Fabrication and evaluation of a flexible antenna device composed of a compatible iron-oxide clay in a PDMS graphene matrix

Today, wearable devices are gaining more attention in life science fields due to their unique characteristics, like flexibility, durability, and the use of biodegradable materials along with low-cost fabrication. In this work, we create a flexible and robust conductive polymer composite based on iron oxide (ferromagnetic and dielectric material) and a thin film of clay doped with graphene nanoparticles using a sonochemical preparation method.
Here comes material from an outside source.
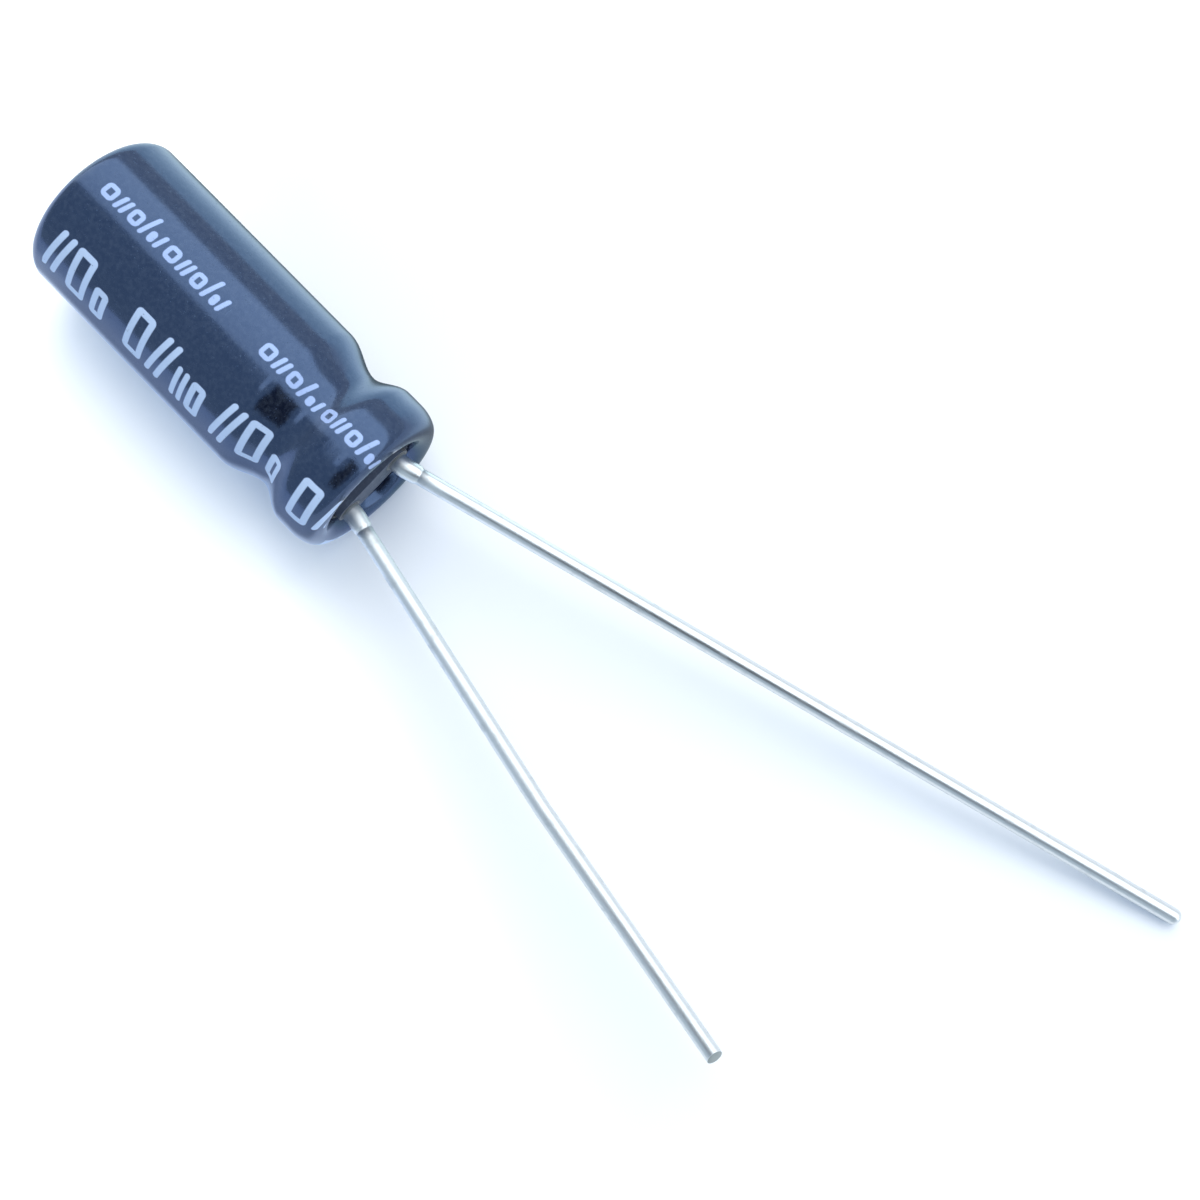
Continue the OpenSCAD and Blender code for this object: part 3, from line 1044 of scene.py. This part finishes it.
def leadPath(bend, run, kink=0, last=0):  # points, and the wire's thickness at each
    s = leadSet
    thick = s["weld"] / s["wire"]
    drawn = thick - s["weldDraw"] / s["wire"]
    points = [(-s["weldRoot"], 0.0), (s["weldEdge"] - s["weldRoot"], 0.0), (0.0, 0.0)]
    radii = [thick * 0.95, thick, thick]
    heading = 0.0

    def forward(length, steps, thickness=1.0):
        x, y = points[-1]
        for i in range(1, steps + 1):
            step = length * i / steps
            points.append((x + step * math.cos(heading), y + step * math.sin(heading)))
            radii.append(thickness)

    def curve(radius, turn, steps, thickness=1.0):
        nonlocal heading
        side = math.copysign(1, turn)
        x, y = points[-1]
        centre = (x - side * radius * math.sin(heading), y + side * radius * math.cos(heading))
        for i in range(1, steps + 1):
            a = heading + turn * i / steps
            points.append((centre[0] + side * radius * math.sin(a),
                           centre[1] - side * radius * math.cos(a)))
            radii.append(thickness)
        heading += turn

    curve(s["bendRadius"], math.radians(bend), 8, thick)
    forward(s["weldTail"] - s["weldStep"] - s["weldRound"], 1, drawn)
    forward(s["weldRound"], 1, drawn * 0.99)
    forward(s["weldStep"] + s["weldTaper"] * 0.75, 1, 0.95)
    forward(s["weldTaper"] * 0.25, 1)
    forward(run - s["weldTail"] - s["weldTaper"], 24)
    if kink:
        curve(s["kinkRadius"], -math.radians(kink), 4)
        forward(last, 12)
    return points, radii, heading


def cutOff(mesh, place, direction, finish):  # cuts a wire across and softens the edge that the cutter left
    mesh.materials.append(finish)
    work = bmesh.new()
    work.from_mesh(mesh)
    bmesh.ops.bisect_plane(work, geom=work.verts[:] + work.edges[:] + work.faces[:],
                           plane_co=place, plane_no=direction, clear_outer=True)
    edges = [edge for edge in work.edges if edge.is_boundary]
    faces = bmesh.ops.contextual_create(work, geom=edges)["faces"]
    for face in faces:
        face.material_index = len(mesh.materials) - 1
    cutEdges = [edge for face in faces for edge in face.edges]
    bmesh.ops.bevel(work, geom=cutEdges, offset=leadSet["cutEdge"] * mm,
                    offset_type="OFFSET", segments=2, profile=0.5, affect="EDGES")
    bmesh.ops.recalc_face_normals(work, faces=work.faces)
    work.to_mesh(mesh)
    work.free()


def makeLead(name, node, side, turn, path, finish, slanted):
    s = leadSet
    points, radii, heading = path
    roll = math.radians(bodyRoll)
    root = Vector((lipX + s["rootAhead"],
                   axisY + side * s["pitch"] / 2 * math.cos(roll),
                   axisZ + side * s["pitch"] / 2 * math.sin(roll)))
    matrix = Matrix.Translation(root) @ Matrix.Rotation(math.radians(turn), 4, "X")
    forward = Vector((math.cos(heading), math.sin(heading), 0))
    end = Vector((*points[-1], 0))
    if slanted:
        tail = [(s["cutPast"], 1.0)]
    else:
        quarter = [math.pi / 2 * i / s["tipSteps"] for i in range(1, s["tipSteps"] + 1)]
        tail = [(s["wire"] * math.sin(a), math.cos(a)) for a in quarter]
    points = [Vector((*point, 0)) for point in points]
    points += [end + forward * ahead for ahead, thickness in tail]
    radii = radii + [max(thickness, 0) for ahead, thickness in tail]
    curve = polyCurve(name + "Path", [matrix @ point for point in points], radii)
    lead = meshFrom(curve, drawnWire, {
        "Wire radius": s["wire"] * mm,
        "Sides": s["sides"],
        "Weld distance": weldDistance,
        "Finish": finish,
    }, name)
    if slanted:
        tilt = math.radians(s["cutTilt"])
        direction = matrix.to_3x3() @ (forward * math.cos(tilt) - Vector((0, 0, 1)) * math.sin(tilt))
        cutOff(lead.data, matrix @ end * mm, direction, finishes["cutWire"])
    standFor(lead, [node])
    print(name, "made:", len(lead.data.polygons), "faces")


s = leadSet
anodePath = leadPath(s["anodeBend"], s["anodeRun"])
anodeRise = axisZ + s["pitch"] / 2 * math.sin(math.radians(bodyRoll)) - s["wire"]
anodeTurn = -math.degrees(math.asin(anodeRise / anodePath[0][-1][1]))  # down until its tip meets the table
makeLead("anodeWire", "anode_lead", 1, anodeTurn, anodePath, finishes["wire"], False)
cathodePath = leadPath(s["cathodeBend"], s["cathodeRun"], s["kinkBend"], s["cathodeEnd"])
makeLead("cathodeWire", "cathode_lead", -1, s["cathodeTurn"], cathodePath, finishes["dullWire"], True)


# Pieces of the wound element and the tabs keep their solids

keptNodes = {
    "anode_foil": "etchedFoil",
    "cathode_foil": "plainFoil",
    "inner_separator": "paper",
    "outer_separator": "paper",
    "fixing_tape": "tape",
    "anode_tab": "tab",
    "cathode_tab": "tab",
}
for node, finish in keptNodes.items():
    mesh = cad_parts[node].data
    mesh.materials.clear()
    mesh.materials.append(finishes[finish])
print("kept nodes finished:", len(keptNodes))

bpy.context.scene.view_settings.view_transform = "Standard"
This material may be applicable as a strip antenna in the future; thus, various characterization studies and measurements have been performed on the composite structure to test its applicability in a wearable device. Different spectroscopic techniques - thermogravimetric analysis (TGA) and surface-morphology analysis (transmission electron microscopy (TEM) and X-ray diffraction (XRD) analysis) - in addition to the use of electrochemical analysis techniques - electrochemical impedance spectroscopy (EIS) and cyclic voltammetry (CV) - are used to investigate the electrical properties of the antenna device; and particle-size analysis is used to determine the physical properties of the particle during fabrication. Moreover, infrared spectroscopy (IR) and UV-vis absorption analysis were used to confirm the fabrication process of the flexible chip, and its potential use as a wearable device for underground workers in the mining sector. We carried out measurements to evaluate the antenna performance, such as return loss characteristics in the WLAN band; the measurements and simulation outcomes show two frequency regions at 1.9 and 3.8 GHz. We create a flexible and robust conductive polymer composite based on iron oxide and a thin film of clay doped with graphene nanoparticles, and test its application as a wearable device for underground workers.